Au cours des trois semaines d’audience, la cour a dû lutter contre le temps et la distance qui la séparaient du crime. Une vingtaine de témoins ne se sont pas présentés, beaucoup d’autres ont été entendus en visioconférence, peinant à rassembler leurs souvenirs. A ces obstacles s’est ajoutée l’absence de preuve matérielle, les scellés ayant été détruits en 1995 par le parquet général de Metz, empêchant toute nouvelle investigation scientifique.

Dès le premier jour, la défense a dénoncé un procès « inéquitable » et demandé l’acquittement de Francis Heaulme. « La justice est quelque part à la recherche de son honneur perdu », a tancé jeudi Liliane Glock, alors que son confrère Alexandre Bouthier rappelait au jury l’importance du « doute ». Ce doute « a plusieurs visages » : celui « de Patrick Dils », celui « d’Henri Leclaire », a insisté l’avocat, évoquant cet ex-manutentionnaire qui avait été soupçonné en 1986 puis en 2014 et finalement mis hors de cause. Me Bouthier a aussi rappelé qu’un autre suspect n’avait jamais été retrouvé : un homme, la chemise et les mains couvertes de sang, vu par un adolescent à proximité des faits. Sans preuve matérielle ni aveu, l’accusation s’est reposée sur un faisceau d’indices pour tenter de convaincre la cour. « L’ADN n’est pas la reine des preuves, pas plus que l’aveu », a soutenu Guirec Le Bras.

« Coupable de substitution »

Le magistrat a rappelé les nombreuses versions de Francis Heaulme sur cette journée du 28 septembre 1986, ses « allusions » à ce dossier faites notamment auprès du gendarme Jean-François Abgrall, qui a arrêté le tueur en série en 1992 et à qui il a un jour confié avoir vu deux enfants morts au bord d’une voie ferrée. « Cette confidence était liée à ce que Francis Heaulme appelait ses ‘pépins’. Dans son langage criminel, un pépin, c’est un crime », a insisté Guirec Le Bras.
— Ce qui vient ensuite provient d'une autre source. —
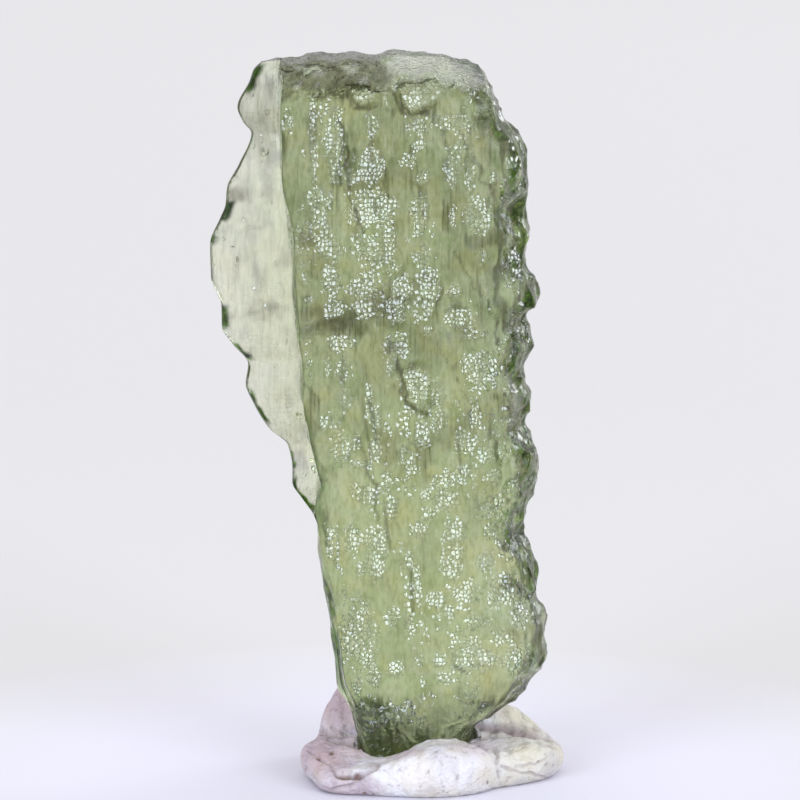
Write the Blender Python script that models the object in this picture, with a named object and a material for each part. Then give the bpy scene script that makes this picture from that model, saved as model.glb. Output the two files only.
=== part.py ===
"""A moldavite, a splinter of green natural glass, standing upright in a lump of white putty.

Two pieces: the stone, a flat sculpted slab with a thin wing along its left side, and the
putty that holds its foot. The front of the stone faces -Y. Heights, widths and depths are
in millimetres up to the last step, which writes metres.
"""

import math

import bmesh
import bpy
import numpy as np

MM = 0.001
WELD = 1e-8

# ---- the stone: heights above the surface that the putty stands on
FOOT = 0.8
CROWN = 28.4
WING_FROM, WING_FULL = 9.4, 11.6  # the wing starts low on the left side and is whole higher up

# (height, sideways place) along each side of the stone, and along the ledge between slab and wing
LEFT_SIDE = [
    (0.8, -0.95), (1.6, -1.2), (2.75, -1.5), (3.8, -2.05), (5.7, -2.22), (7.4, -2.45),
    (8.7, -2.7), (9.85, -2.87), (10.8, -3.43), (11.5, -3.83), (12.0, -3.9), (13.0, -4.22),
    (13.7, -4.73), (14.8, -5.38), (15.5, -5.65), (16.3, -5.55), (17.1, -6.15), (17.8, -6.58),
    (18.7, -6.56), (19.1, -6.66), (19.75, -7.0), (21.1, -7.06), (22.1, -6.76), (22.65, -6.46),
    (23.3, -6.43), (24.25, -6.1), (25.45, -5.4), (25.9, -5.65), (26.5, -5.8), (27.65, -5.45),
    (28.1, -5.3), (28.4, -5.0),
]
RIGHT_SIDE = [
    (0.8, 3.1), (1.5, 3.4), (2.1, 3.75), (2.8, 4.75), (4.1, 6.0), (4.75, 6.42), (5.9, 6.4),
    (6.7, 6.2), (7.2, 5.9), (8.4, 5.8), (8.9, 5.7), (9.85, 5.3), (10.4, 5.3), (11.6, 5.75),
    (12.4, 6.0), (13.5, 5.75), (14.3, 5.45), (15.25, 5.65), (16.25, 5.37), (17.4, 5.67),
    (18.35, 5.42), (19.1, 5.8), (19.9, 5.72), (20.6, 5.4), (22.1, 5.5), (22.8, 5.4),
    (23.8, 5.54), (24.9, 5.47), (25.8, 4.95), (26.4, 4.5), (27.3, 4.15), (28.1, 3.85),
    (28.4, 3.5),
]
LEDGE = [
    (0.8, -0.6), (1.9, -0.9), (3.1, -1.2), (4.1, -1.55), (6.0, -1.8), (7.7, -2.1), (9.0, -2.3),
    (10.0, -2.66), (11.4, -2.8), (11.9, -2.68), (12.6, -2.85), (13.8, -3.1), (14.4, -3.13),
    (15.5, -3.4), (16.6, -3.37), (18.2, -3.52), (19.2, -3.6), (20.7, -3.68), (22.6, -3.88),
    (24.2, -4.1), (26.1, -4.19), (28.4, -4.19),
]
# (sideways place, height) along the broken top, and where the bevel under it starts on the front
TOP_EDGE = [
    (-5.0, 28.25), (-3.6, 28.43), (-2.7, 28.58), (-2.1, 28.5), (-1.5, 28.63), (-0.6, 28.5),
    (0.2, 28.68), (0.9, 28.62), (2.1, 28.57), (2.7, 28.38), (3.5, 28.3),
]
BEVEL_START = [(-4.2, 27.2), (-2.3, 27.8), (-0.5, 27.6), (0.5, 27.8), (3.5, 27.5)]
FOOT_EDGE = [(-0.95, 0.95), (1.0, 0.8), (3.1, 0.95)]

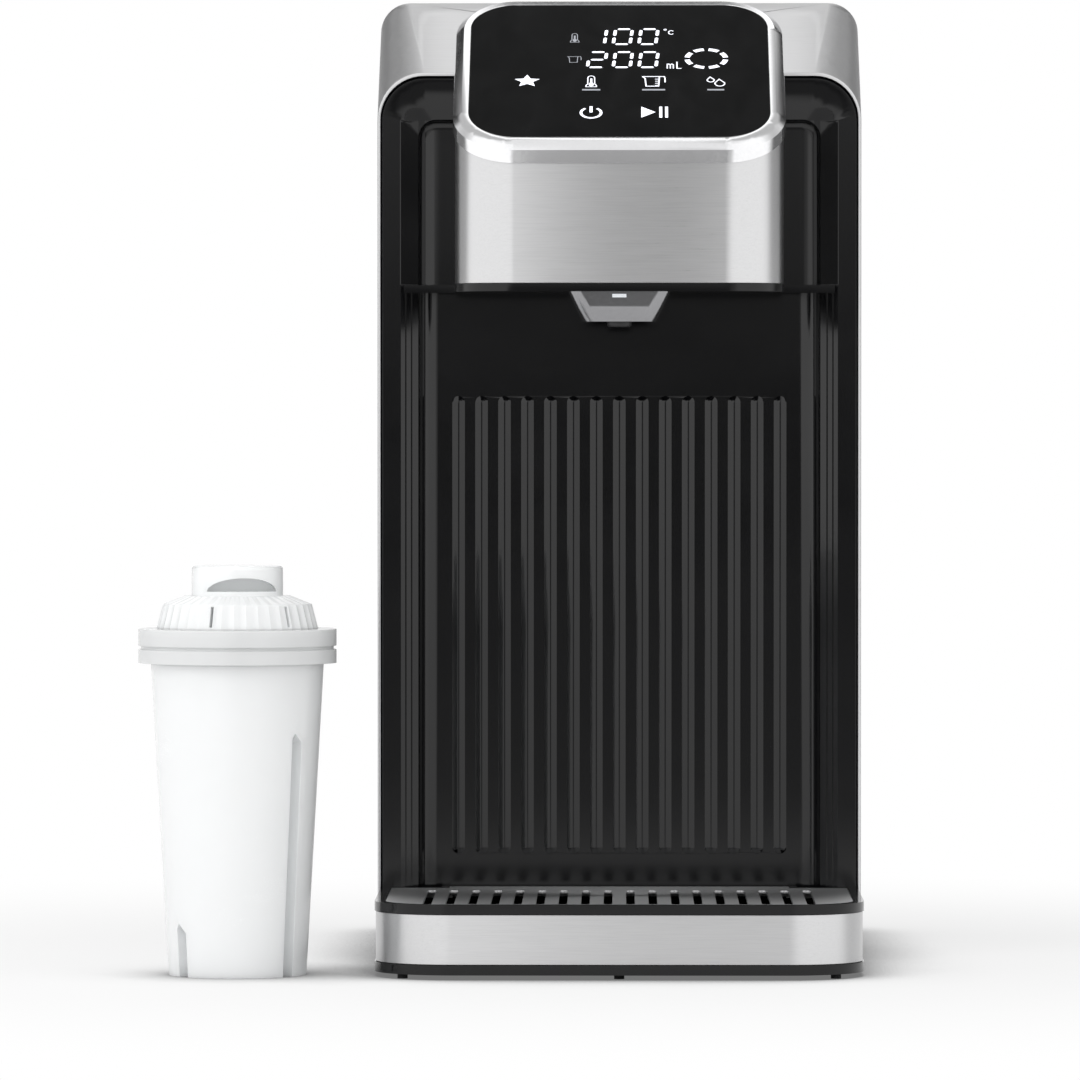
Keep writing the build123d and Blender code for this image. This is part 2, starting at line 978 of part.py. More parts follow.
# Outlet tip, hung by its flange on the plate of the head
tip_foot = shroud_foot - tip_drop
with BuildPart() as nozzle_tip:
    with BuildSketch(level(tip_foot)):
        with Locations((0, nozzle_y)):
            Circle(tip_radius)
    extrude(amount=cover_foot - tip_foot)
    chamfer(nozzle_tip.edges().group_by(Axis.Z)[0], tip_chamfer)
    with BuildSketch(level(cover_foot)):
        with Locations((0, nozzle_y)):
            Circle(tip_flange_radius)
    extrude(amount=tip_flange)
    with BuildSketch(level(tip_foot)):
        with Locations((0, nozzle_y)):
            Circle(hose_bore)
    extrude(amount=cover_foot + tip_flange - tip_foot, mode=Mode.SUBTRACT)
nozzle_tip.part.label = "nozzle_tip"
export_step(nozzle_tip.part, "parts/nozzle_tip.step")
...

Les témoignages de trois codétenus de Heaulme ont également nourri l’argumentaire de l’accusation.

En face, les familles, épuisées par 32 ans de procédure, ont déserté les bancs des parties civiles. Chantal Beining, la mère de Cyril, qui a poussé pour que Francis Heaulme soit jugé, souhaitait voir l’aboutissement de son « combat ». A l’inverse, la famille Beckrich, marquée par les aveux ensuite rétractés de Patrick Dils, rejette ce qu’elle appelle un « coupable de substitution ».